— START Collected data —

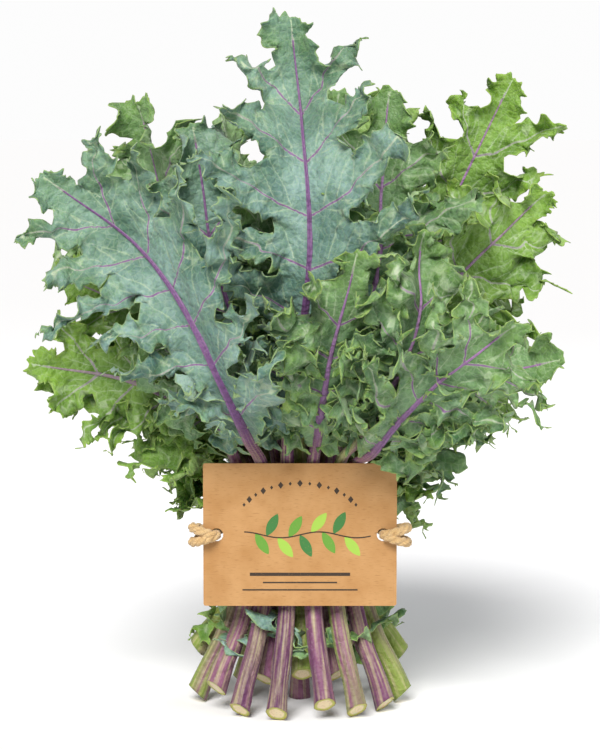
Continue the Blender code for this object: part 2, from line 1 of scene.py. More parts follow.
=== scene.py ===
"""The looks of a bunch of curly red kale that stands on its cut stems behind a kraft card.

Each packed leaf is replaced by a leaf of the same plan: the midline, lobes and facing are worked out
from the same numbers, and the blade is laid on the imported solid, so that it stays where that is. What
is new is the toothed and frilled margin, the veins, and the finishes. Lengths are in millimetres until
a mesh is made.
"""

import logging
import math
from dataclasses import dataclass, field
from enum import Enum
from functools import partial

import bpy
import numpy as np
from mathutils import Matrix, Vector, kdtree
from mathutils.bvhtree import BVHTree
from mathutils.geometry import delaunay_2d_cdt

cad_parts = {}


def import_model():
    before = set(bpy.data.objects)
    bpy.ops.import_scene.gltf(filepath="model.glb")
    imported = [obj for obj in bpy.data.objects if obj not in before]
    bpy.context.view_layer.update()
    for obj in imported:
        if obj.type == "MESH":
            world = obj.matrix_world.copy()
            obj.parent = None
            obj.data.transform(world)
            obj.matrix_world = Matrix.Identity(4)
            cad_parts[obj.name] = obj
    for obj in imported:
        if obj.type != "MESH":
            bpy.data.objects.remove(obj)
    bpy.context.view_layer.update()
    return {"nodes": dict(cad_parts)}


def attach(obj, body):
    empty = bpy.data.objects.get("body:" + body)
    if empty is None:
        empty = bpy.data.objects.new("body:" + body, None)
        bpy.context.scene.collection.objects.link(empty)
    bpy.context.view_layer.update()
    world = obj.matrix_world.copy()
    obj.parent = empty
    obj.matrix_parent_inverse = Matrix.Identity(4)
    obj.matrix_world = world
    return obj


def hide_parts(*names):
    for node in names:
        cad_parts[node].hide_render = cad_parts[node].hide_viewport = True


MM = 0.001
LOG = logging.getLogger("kale")


def unit(vectors: np.ndarray) -> np.ndarray:
    """The same directions at length one."""
    return vectors / np.maximum(np.linalg.norm(vectors, axis=-1, keepdims=True), 1e-9)


def around(azimuth: float) -> np.ndarray:
    """The level direction that points away from the bunch's axis, 0 degrees at the front."""
    angle = math.radians(azimuth)
    return np.array([math.sin(angle), -math.cos(angle), 0.0])


def smoothstep(value: np.ndarray, low: float, high: float) -> np.ndarray:
    """Rises smoothly from 0 at low to 1 at high."""
    share = np.clip((value - low) / (high - low), 0.0, 1.0)
    return share * share * (3.0 - 2.0 * share)


def linear(code: str) -> tuple[float, float, float, float]:
    """A colour for a shader.

    Args:
        code: The sRGB colour as six hex digits.

    Returns:
        The linear red, green, blue and an alpha of 1.
    """
    parts = [int(code[k : k + 2], 16) / 255.0 for k in (0, 2, 4)]
    red, green, blue = (c / 12.92 if c <= 0.04045 else ((c + 0.055) / 1.055) ** 2.4 for c in parts)
    return (red, green, blue, 1.0)


class Ripple:
    """Smooth unevenness over a flat sheet, which comes out the same each time."""

    def __init__(self, seed: int) -> None:
        """Draws a table of random slopes."""
        angles = np.random.default_rng(seed).uniform(0.0, 2.0 * np.pi, (64, 64))
        self.slopes = np.stack([np.cos(angles), np.sin(angles)], -1)

    def at(self, flat: np.ndarray, size: float, layer: int = 0) -> np.ndarray:
        """Reads the unevenness.

        Args:
            flat: Places on the sheet in mm.
            size: The size of its lumps in mm.
            layer: Different layers don't resemble each other.

        Returns:
            A height between about -1 and 1 for each place.
        """
        spot = flat / size + (layer * 7.37 + 31.0, layer * 3.91 + 17.0)
        cell = np.floor(spot).astype(int)
        part = spot - cell
        fade = part**3 * (part * (part * 6.0 - 15.0) + 10.0)
        total = np.zeros(len(flat))
        for i in (0, 1):
            for j in (0, 1):
                slope = self.slopes[(cell[:, 0] + i) % 64, (cell[:, 1] + j) % 64]
                weight = (fade[:, 0] if i else 1.0 - fade[:, 0]) * (fade[:, 1] if j else 1.0 - fade[:, 1])
                total += weight * np.sum(slope * (part - (i, j)), axis=-1)
        return 1.7 * total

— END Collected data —

* Work to be completed: Write out the full listing, keeping every line exactly as it is.

* Solution for this task:
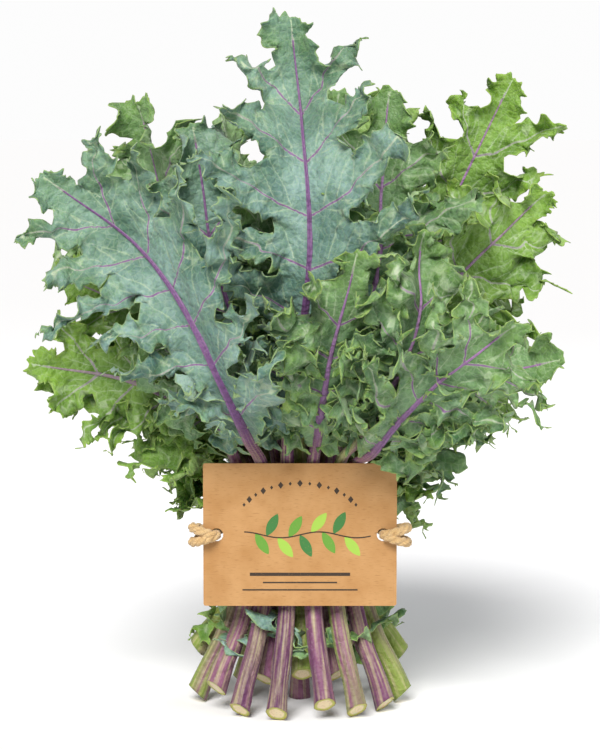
Continue the Blender code for this object: part 2, from line 1 of scene.py. More parts follow.
=== scene.py ===
"""The looks of a bunch of curly red kale that stands on its cut stems behind a kraft card.

Each packed leaf is replaced by a leaf of the same plan: the midline, lobes and facing are worked out
from the same numbers, and the blade is laid on the imported solid, so that it stays where that is. What
is new is the toothed and frilled margin, the veins, and the finishes. Lengths are in millimetres until
a mesh is made.
"""

import logging
import math
from dataclasses import dataclass, field
from enum import Enum
from functools import partial

import bpy
import numpy as np
from mathutils import Matrix, Vector, kdtree
from mathutils.bvhtree import BVHTree
from mathutils.geometry import delaunay_2d_cdt

cad_parts = {}


def import_model():
    before = set(bpy.data.objects)
    bpy.ops.import_scene.gltf(filepath="model.glb")
    imported = [obj for obj in bpy.data.objects if obj not in before]
    bpy.context.view_layer.update()
    for obj in imported:
        if obj.type == "MESH":
            world = obj.matrix_world.copy()
            obj.parent = None
            obj.data.transform(world)
            obj.matrix_world = Matrix.Identity(4)
            cad_parts[obj.name] = obj
    for obj in imported:
        if obj.type != "MESH":
            bpy.data.objects.remove(obj)
    bpy.context.view_layer.update()
    return {"nodes": dict(cad_parts)}


def attach(obj, body):
    empty = bpy.data.objects.get("body:" + body)
    if empty is None:
        empty = bpy.data.objects.new("body:" + body, None)
        bpy.context.scene.collection.objects.link(empty)
    bpy.context.view_layer.update()
    world = obj.matrix_world.copy()
    obj.parent = empty
    obj.matrix_parent_inverse = Matrix.Identity(4)
    obj.matrix_world = world
    return obj


def hide_parts(*names):
    for node in names:
        cad_parts[node].hide_render = cad_parts[node].hide_viewport = True


MM = 0.001
LOG = logging.getLogger("kale")


def unit(vectors: np.ndarray) -> np.ndarray:
    """The same directions at length one."""
    return vectors / np.maximum(np.linalg.norm(vectors, axis=-1, keepdims=True), 1e-9)


def around(azimuth: float) -> np.ndarray:
    """The level direction that points away from the bunch's axis, 0 degrees at the front."""
    angle = math.radians(azimuth)
    return np.array([math.sin(angle), -math.cos(angle), 0.0])


def smoothstep(value: np.ndarray, low: float, high: float) -> np.ndarray:
    """Rises smoothly from 0 at low to 1 at high."""
    share = np.clip((value - low) / (high - low), 0.0, 1.0)
    return share * share * (3.0 - 2.0 * share)


def linear(code: str) -> tuple[float, float, float, float]:
    """A colour for a shader.

    Args:
        code: The sRGB colour as six hex digits.

    Returns:
        The linear red, green, blue and an alpha of 1.
    """
    parts = [int(code[k : k + 2], 16) / 255.0 for k in (0, 2, 4)]
    red, green, blue = (c / 12.92 if c <= 0.04045 else ((c + 0.055) / 1.055) ** 2.4 for c in parts)
    return (red, green, blue, 1.0)


class Ripple:
    """Smooth unevenness over a flat sheet, which comes out the same each time."""

    def __init__(self, seed: int) -> None:
        """Draws a table of random slopes."""
        angles = np.random.default_rng(seed).uniform(0.0, 2.0 * np.pi, (64, 64))
        self.slopes = np.stack([np.cos(angles), np.sin(angles)], -1)

    def at(self, flat: np.ndarray, size: float, layer: int = 0) -> np.ndarray:
        """Reads the unevenness.

        Args:
            flat: Places on the sheet in mm.
            size: The size of its lumps in mm.
            layer: Different layers don't resemble each other.

        Returns:
            A height between about -1 and 1 for each place.
        """
        spot = flat / size + (layer * 7.37 + 31.0, layer * 3.91 + 17.0)
        cell = np.floor(spot).astype(int)
        part = spot - cell
        fade = part**3 * (part * (part * 6.0 - 15.0) + 10.0)
        total = np.zeros(len(flat))
        for i in (0, 1):
            for j in (0, 1):
                slope = self.slopes[(cell[:, 0] + i) % 64, (cell[:, 1] + j) % 64]
                weight = (fade[:, 0] if i else 1.0 - fade[:, 0]) * (fade[:, 1] if j else 1.0 - fade[:, 1])
                total += weight * np.sum(slope * (part - (i, j)), axis=-1)
        return 1.7 * total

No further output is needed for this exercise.